A contradição brasileira
Um dos pontos de destaque do relatório é a intenção, declarada pelo governo brasileiro, de impulsionar o país ao posto de quarto maior produtor de petróleo do mundo. Ao mesmo tempo em que coloca a agenda climática no centro de sua agenda internacional, o país pretende insistir na exploração de óleo “até a última gota”, contradição que mereceu destaque no documento do Pnuma.
“Apesar dos compromissos climáticos ambiciosos, muitos países expressam intenções de expandir suas participações no mercado global de petróleo. O Brasil, por exemplo, pretende se tornar o quarto maior produtor de óleo no mundo, saindo da oitava posição em 2021”, diz o texto. A figura abaixo mostra a projeção de produção brasileira.
Brasil tem metas climáticas ambiciosas, mas prevê aumento na produção de petróleo e gás até 2050 (Fonte: PGR 2023).
Ao analisar a visão do governo brasileiro sobre a produção fóssil, o texto destaca que o governo Lula continua a apostar na abertura de novas fronteiras de petróleo como caminho para o desenvolvimento econômico e regional.
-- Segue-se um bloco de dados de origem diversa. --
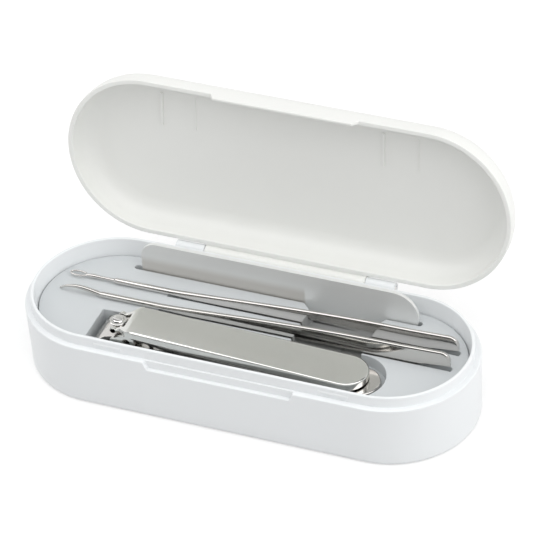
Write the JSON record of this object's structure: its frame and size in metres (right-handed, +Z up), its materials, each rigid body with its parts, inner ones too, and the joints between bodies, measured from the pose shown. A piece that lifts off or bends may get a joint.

Ao mesmo tempo em que anuncia a intenção de tornar-se neutro em carbono em 2050, os planos de expansão energética do país para os próximos dez anos (2023-2032) e também para 2050 indicam aumento na participação de petróleo e gás no setor.
“O plano para 2032 projeta aumento na produção de petróleo e gás na ordem de 63% e 124%, respectivamente, a partir de 2023”, diz o documento, que se baseou no plano de negócios da Petrobrás deste ano, nas projeções de investimentos da Agência Nacional do Petróleo, Gás Natural e Biocombustíveis (ANP) e no programa do Novo Mercado de Gás, anunciado pelo Ministério de Minas e Energia, para elaborar a avaliação.
“Apesar das suas promessas climáticas, os governos planejam investir ainda mais dinheiro numa indústria suja e moribunda, enquanto as oportunidades abundam num setor próspero de energia limpa. Além da insanidade econômica, é um desastre climático criado por nós próprios”, avaliou Neil Grant, da Climate Analytics, em fala não dirigida especificamente ao Brasil. Mas poderia perfeitamente ter sido.